On Sunday we got up early again. And what should we do with the drunken caver early in the morning? We did not know. So Jack and Chuck Nuria and some of their subjects cooked some delicious eggy bread with beans and cinnamon. But since some of us had some sore muscles or were still just tired or thrilled, a little group of five, me included, decided to go hiking that day. It was actually not a bad decision, since we had sunny weather and approximately 20◦ C. So we hiked up the little hills, those I have already mentioned above, and enjoyed the sun and the clean and fresh air. We also had nice conversations about ”Baga Fantas” or the way Spanish men in the south greet each other (if you are interested in that just ask Clara for more information). Soon after noon, we headed back to the minibus to meet the rest of us and we had some lunch in the hut then. In the early afternoon we started to drive back to London. The return was almost without any incident, but again one German played a dominant role in the story that happend then. Max lost his phone in the maintained and almost new minibus. Unfortunately we could not find it, even though our rescue mission was led by Chuck Nuria. So slightly frustrated of that loss, Max and me went back home. Nevertheless we were really glad to be part in this fulminant trip to Wales and we are looking forward to the upcoming trips. (Update: Max did find his phone after getting sober and when his eyes got used to daylight again ;-) ).

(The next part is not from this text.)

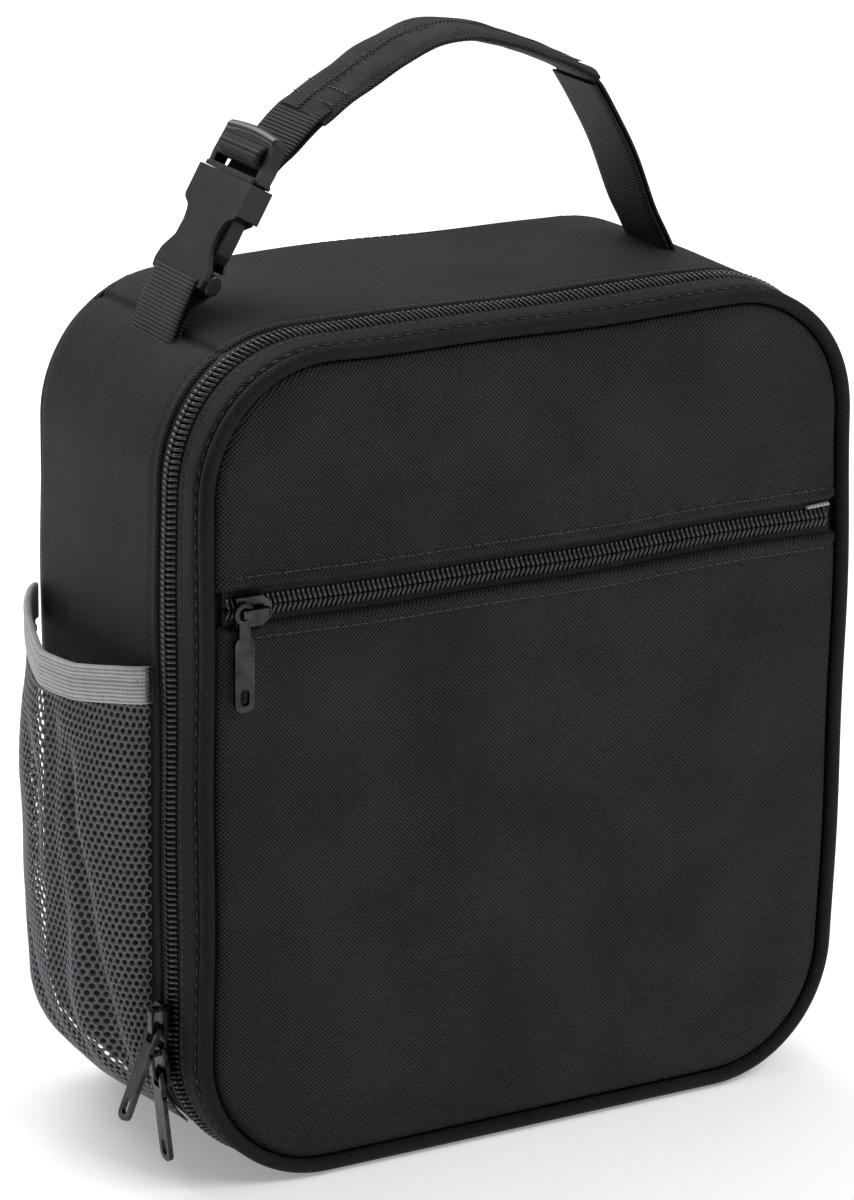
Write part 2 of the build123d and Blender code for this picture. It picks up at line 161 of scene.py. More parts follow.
def oxford(name, dark, light, pitch=1.3, sheen=0.25, rough=0.62, wrinkle=1.0):
    """Plain-weave polyester: yarns over and under, slight slub, soft creases."""
    n = Nodes(name)
    u, v = n.uv()
    slub = n.noise(900.0, 2.0)
    yarn = n.math("MULTIPLY", n.wave(u, pitch), n.wave(v, pitch))
    weave = n.math("MULTIPLY_ADD", yarn, 0.5, 0.5)
    cell = n.math("MULTIPLY_ADD", slub, 0.5, weave)
    broad = n.noise(26.0, 4.0)
    tone = n.math("MULTIPLY_ADD", broad, 0.35, n.math("MULTIPLY", cell, 0.55))
    colour = n.ramp(tone, [(0.42, dark), (0.9, light)])
    crease = n.bump(n.noise(38.0, 3.0), 1.6 * wrinkle, 0.5)
    fine = n.bump(cell, 0.3, 0.9, crease)
    return n.finish(Base_Color=colour, Roughness=rough, Normal=fine, Sheen_Weight=sheen, Sheen_Roughness=0.4,
                    Specular_IOR_Level=0.12)


def ribbed(name, dark, light, rib=2.0, yarn=0.9, sheen=0.2, rough=0.6, depth=0.3):
    """Webbing and elastic: ribs across u with yarns along them."""
    n = Nodes(name)
    u, v = n.uv()
    ribs = n.math("MULTIPLY_ADD", n.wave(u, rib), 0.5, 0.5)
    yarns = n.math("MULTIPLY_ADD", n.wave(v, yarn), 0.5, 0.5)
    height = n.math("MULTIPLY_ADD", yarns, 0.35, ribs)
    wear = n.noise(300.0, 3.0)
    tone = n.math("MULTIPLY_ADD", height, 0.55, n.math("MULTIPLY", wear, 0.4))
    colour = n.ramp(tone, [(0.2, dark), (0.9, light)])
    return n.finish(Base_Color=colour, Roughness=rough, Normal=n.bump(height, depth), Sheen_Weight=sheen,
                    Sheen_Roughness=0.4, Specular_IOR_Level=0.2)


def thread(name, dark, light):
    n = Nodes(name)
    colour = n.ramp(n.noise(1800.0, 2.0), [(0.3, dark), (0.75, light)])
    return n.finish(Base_Color=colour, Roughness=0.55, Normal=n.bump(n.noise(2500.0, 1.0), 0.05),
                    Sheen_Weight=0.2)


def moulded(name, dark, light, rough_lo, rough_hi, grain=0.02, coat=0.0):
    n = Nodes(name)
    wear = n.noise(120.0, 5.0)
    colour = n.ramp(wear, [(0.3, dark), (0.8, light)])
    rough = n.math("MULTIPLY_ADD", wear, rough_hi - rough_lo, rough_lo)
    return n.finish(Base_Color=colour, Roughness=rough, Normal=n.bump(n.noise(3500.0, 2.0), grain),
                    Coat_Weight=coat, Coat_Roughness=0.2)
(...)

On Sunday I was feeling sore, but full of energy. Although some people went caving again, I decided to stay hiking to enjoy the awesome weather of that day and see a bit of Wales landscapes, since it was my first time there. We explored the surroundings, climbing rocky hills, getting our feet wet in hidden streams and tried to get to a forest nearby, but we had to turn around, defeated by a fence that surrounded it. We had plenty of time to enjoy the landscape and the weather, and to talk about past experiences and future plans. On the way back, everyone was happy but also tired and some of us napped for most of the way. We helped get everything back in the stores and say goodbye with the hope of looking for adventures together another time.